Photographic evidence would indicate that vertical moment at impact was much greater than the horizontal one, but that could be misleading when the area presented in the vertical plane was many times that in the horizontal plane. This factor alone needs to be taken into account in dealing with the forces involved, and perhaps the the entry vector needs to be broken up and the accelerations to zero reassessed based on the square area presented in each plane.
It really boils down to - a bigger surface area present at impact results in higher rates of acceleration to zero, equaling higher g forces. The high-board diver enters the water quietly and with only a ripple, a belly flop creates a large noise and a splash (also a hurt "belly").
PJ2 has mentioned the radome top half was found virtually intact, and that could even be partially explained away by the predominate force acting on it was upwards and the bottom half was shattered by the equipment within.
Machinbird has ventured that the AoA was in the region of 35 ~ 40 degrees. The AoA used in my earlier example was 61 degrees and as I have already indicated, the numbers using a vertical moment of 90KTS and a horizontal moment of 50KTS do not result in the "g" forces I perceive were involved.
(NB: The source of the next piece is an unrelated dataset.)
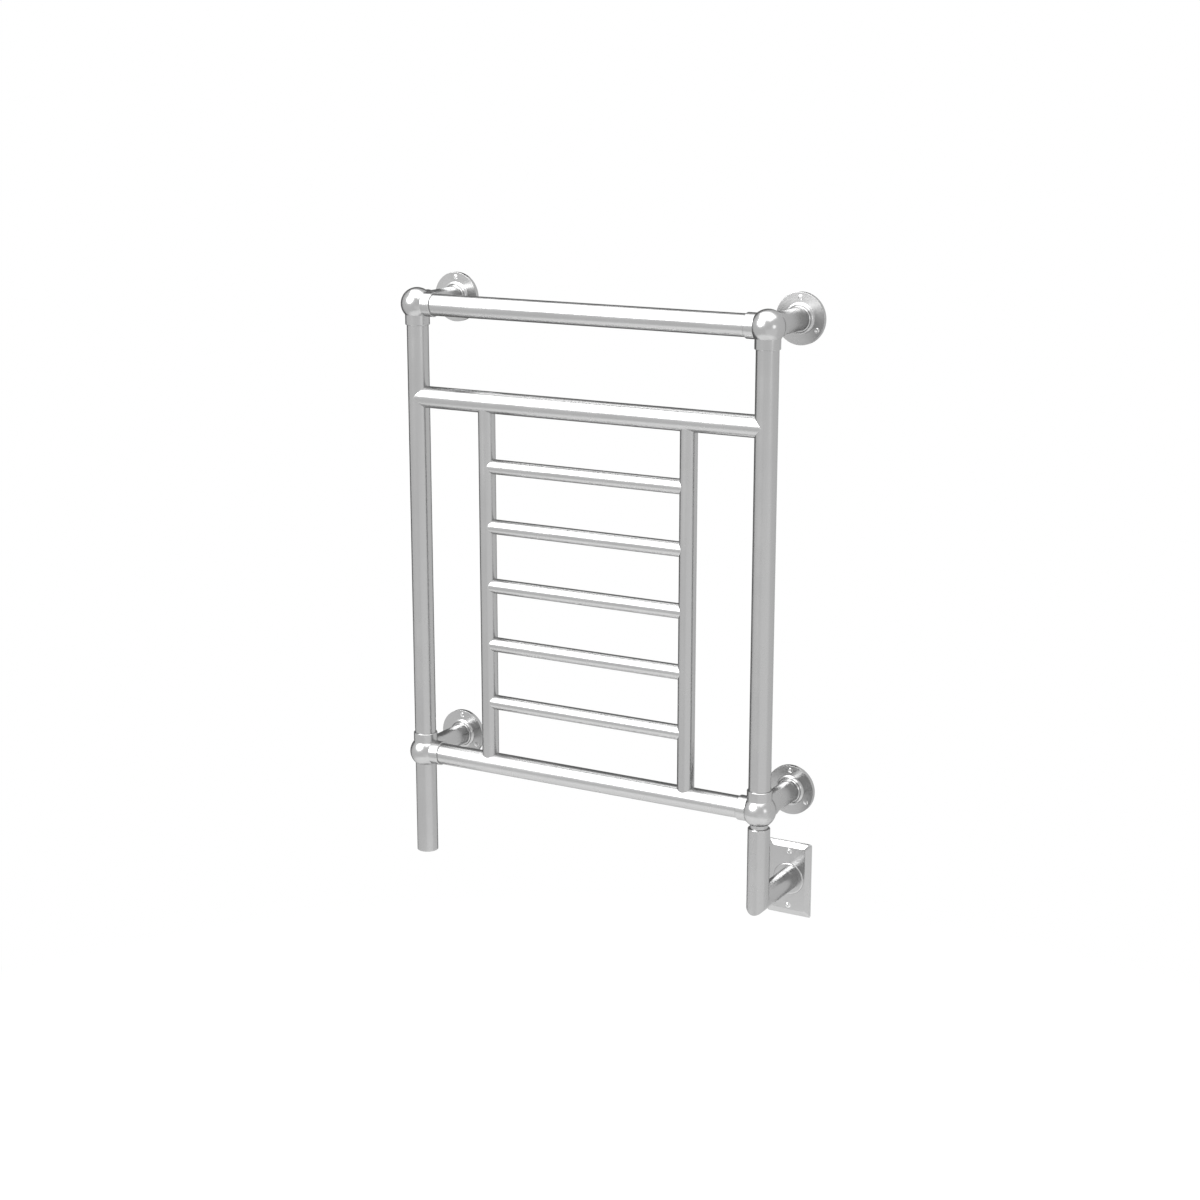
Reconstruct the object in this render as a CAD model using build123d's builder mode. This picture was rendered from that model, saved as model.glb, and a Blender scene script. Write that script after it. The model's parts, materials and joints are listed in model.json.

I'll run some other numbers, but need to consider what sort of drag vortex could result in whatever terminal velocities we are dealing with. Just doubling the horizontal moment to 110KTS gives an AoA of 42 degrees, which results in an impact velocity of 69.2 m/sec, or (69.2m/s / 0.25sec) / 9.8N = 28.2g. Now that is no where near a high enough "g" force to cause the damage it did. So, I am now looking at not only the upward thrust on the underside of the fuselage and main wing spar, but also the drag factor (lift) induced by water flowing over the top of the wing. Comment has been made by the BEA suggesting that it was an upward vector that tore off the Port Outer Spoiler and attached framing from the wing, but what was happening back at the wing root could well be another matter. The THS would probably be responsible for over-stressing the framing in the empennage.
My initial calculation assumed that the a/c was arrested in about 7 meters along the entry vector, but on this later consideration I am more inclined to believe it was only half that, and the forces involved on the intact aircraft were around 28.2 * 2 = 56.4g.
I'm still inclined to believe the terminal vertical moment was more than 90KTS, more likely 120KTS, and when combined with the 50KTS horizontal moment would give an AoA of 67.4 degrees and an entry vector of 130KTS, or (66.9m/s / 0.125sec) / 9.8N = 54.6g. Note: I halved the time to zero acceleration.
BTW, in an earlier post I mentioned that the deformation of the fuselage on impact would probably have reduced the cabin volume and avoided an implosion due to the low cabin pressure. A very minor point at that stage.
As always, I am liable to be found wrong, so feel free to challenge my assumptions.
mm43